A few Grunge readers —16%— think Paul Simon messed up when he split from bandmate Art Garfunkel. Those guys made some great music together, but Simon went on to have a successful solo career and marry Edie Brickell so we probably don't need to feel too bad for him. We hope Garfunkel is cool though. 

A little over 16% of people said Sting should've stayed with The Police, likely for the simple reason that they like his stuff with that band more than they like his solo effort, which according to Under Scoop Fire, was hella-successful with nine of his 10 solo albums reaching top-10 status on the Billboard 200 album chart. Plus, Sting is still good about playing with The Police and playing some of their songs on his solo tours. People like that.  

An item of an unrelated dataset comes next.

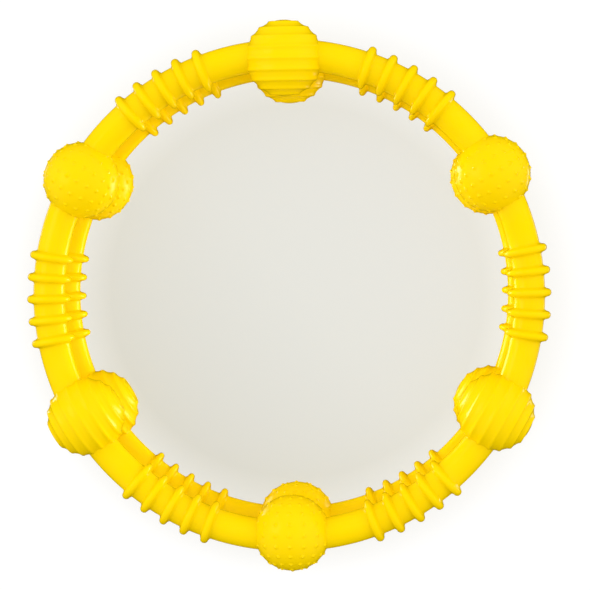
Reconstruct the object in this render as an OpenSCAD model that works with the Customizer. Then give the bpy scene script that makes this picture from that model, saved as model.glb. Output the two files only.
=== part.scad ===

Neither of these rock icons did as well solo as they did with their bands

Two more vocal powerhouses are left in the survey — but neither of them went on to sustained commercial success after splitting with their bands. Steve Perry, the frontman with renowned vocal chops helped propel his band, Journey, to super stardom from the late 1970s until he decided to leave in 1987 after being burned out, according to The New York Times

To this day you can't turn on classic rock radio and avoid hearing a Journey song from Perry's era. A Journey song is just gonna happen. Perry did have a solo hit with the song "Oh Sherrie" in 1984 during a side project phase, according to Song Facts, but after he officially left Journey he didn't find commercial success. That's probably why nearly 20% of our poll responders said he should've stayed with the band.

Still, most respondents think David Lee Roth messed up when he left Van Halen, more than 23% to be exact. Van Halen was huge in 1985 when Roth decided to quit. According to Loudersound, in 1983 they played to a crowd of 375,000 earning $1 million. Their album "1984" had sold nearly 10 million copies, and the single "Jump" from that album went to No. 1. 

Roth's departure made room for Sammy Hagar to front the band though, jump-starting the enduring debate as to whether Van Halen or "Van Hagar" is superior. We think we know who 23% of Grunge voters would choose.